U.N. Watch, a Geneva-based human rights watchdog group, published a report before the elections evaluating whether the 16 candidates for the 14 seats met the council’s membership criteria under UNGA Resolution 60/251. That resolution recommends that candidates "uphold the highest standards in the promotion and protection of human rights."
The report found that 12 of the candidates were either "not qualified" or "questionable."
China, for instance, has a conviction rate of 98 percent and "severely restricts freedom of expression, prosecutes government critics, inhibits the activities of human rights organizations and citizens, and undermines the independence of its judiciary," the report said.
Liu Xiaobo, a 2010 Nobel Peace Prize winner and prominent critic of the country’s ruling Communist Party, was sentenced to 11 years in prison in 2009. China is also notorious for curtailing the religious freedom of minority groups, including Tibetans, Uighurs, and Christians.
"China wants to join the UNHRC not to promote human rights, but rather to prevent democracies from questioning their human rights record," said Chen Guangcheng, a Chinese rights activist and former political prisoner, in testimony at U.N. headquarters on Nov. 4.
Russia has increasingly taken an authoritarian turn under the leadership of President Vladimir Putin, imprisoning outspoken critics of corruption at the Kremlin such as Mikhail Khodorkovsky and Sergei Magnitsky. Saudi Arabia has repeatedly detained Shiite activists and democracy advocates and continues to deny women basic rights such as voting, driving, and traveling alone, the report said.
All three nations either voted against or opposed U.N. resolutions denouncing human rights violations in North Korea and Burma.
"The presence in the Human Rights Council of the Chinese, the Russian, the Saudi, and the Cuban regimes, is disappointing for the victims of repression, and it sends a message of complicity from the international community," said Rosa Maria Paya, a Cuban dissident, in testimony.
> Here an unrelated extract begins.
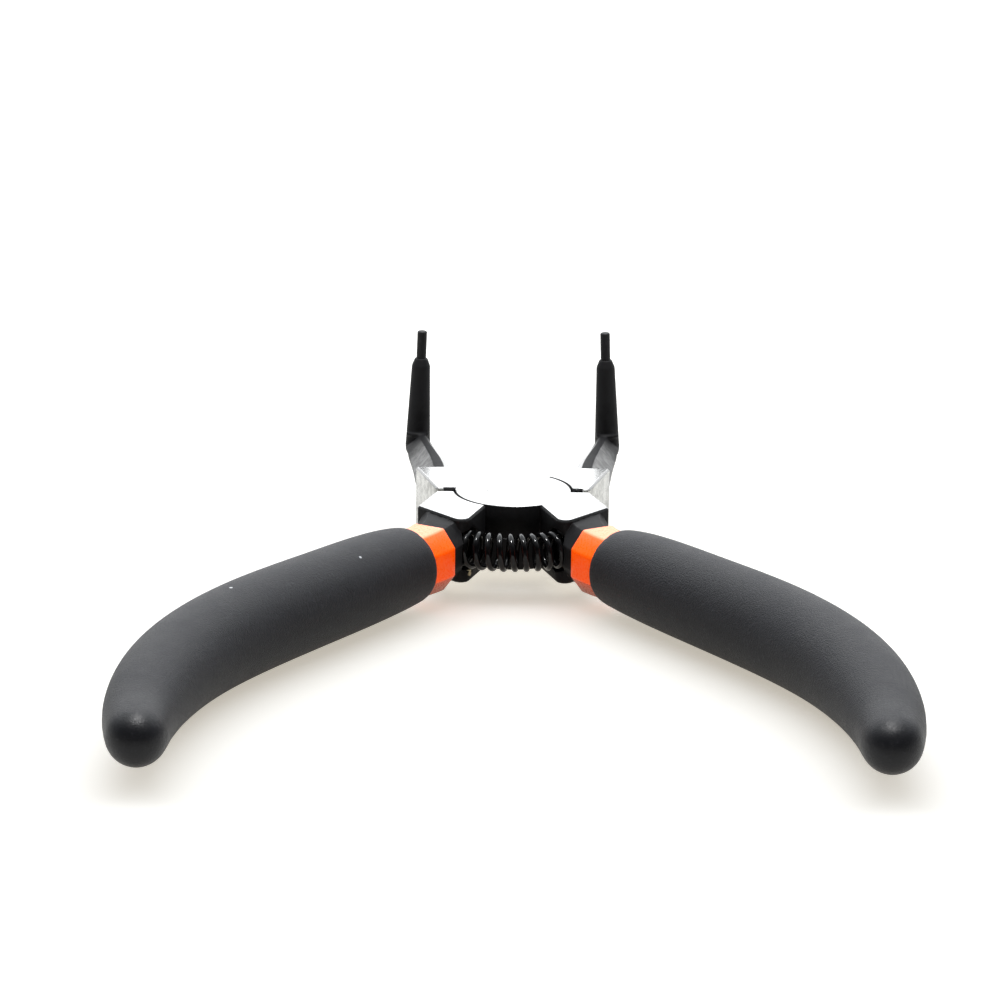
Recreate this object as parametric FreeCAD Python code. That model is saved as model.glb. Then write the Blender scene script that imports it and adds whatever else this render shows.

"Cubans know that we are responsible to lead our country towards a democratic transition, but this is a time for solidarity, and democratic governments should not share seats with criminals, which behave with impunity, since they are not suffering any consequence for their violations."
Rosa Maria Paya is the daughter of the late Oswaldo Paya, a Cuban democracy activist who was mysteriously killed in a car crash last year after she says a vehicle, potentially belonging to officials of the Castro regime, deliberately rammed his car.
Rosett, the FDD journalist, said she does not expect the United States to achieve significant reforms to the HRC after the elections, noting that about half of the UNGA’s 193 member states are not free democratic countries.
"It’s impossible to create a body that is truly devoted to human rights because you have the General Assembly that is voting in its abusers," she said. "[U.S.] efforts in Geneva have been less stalwart than one might wish."
The U.S. mission to the U.N. did not return a call seeking comment.
The U.N. agency UNESCO also revoked the voting rights of the United States on Friday, a response to the U.S. decision to cut all funding to the organization after it granted the Palestinians full membership in 2011—a move that lawmakers and diplomats said at the time would undermine peace talks with the Israelis. The United States provided about $70 million, or 22 percent, of the annual budget for the agency’s educational and aid programs.
UNESCO elected Hao Ping, China’s vice minister for education, as its president last week. Ping was previously vice president of Peking University, an institution that has been accused of purging critics of the Chinese government and stifling academic freedom.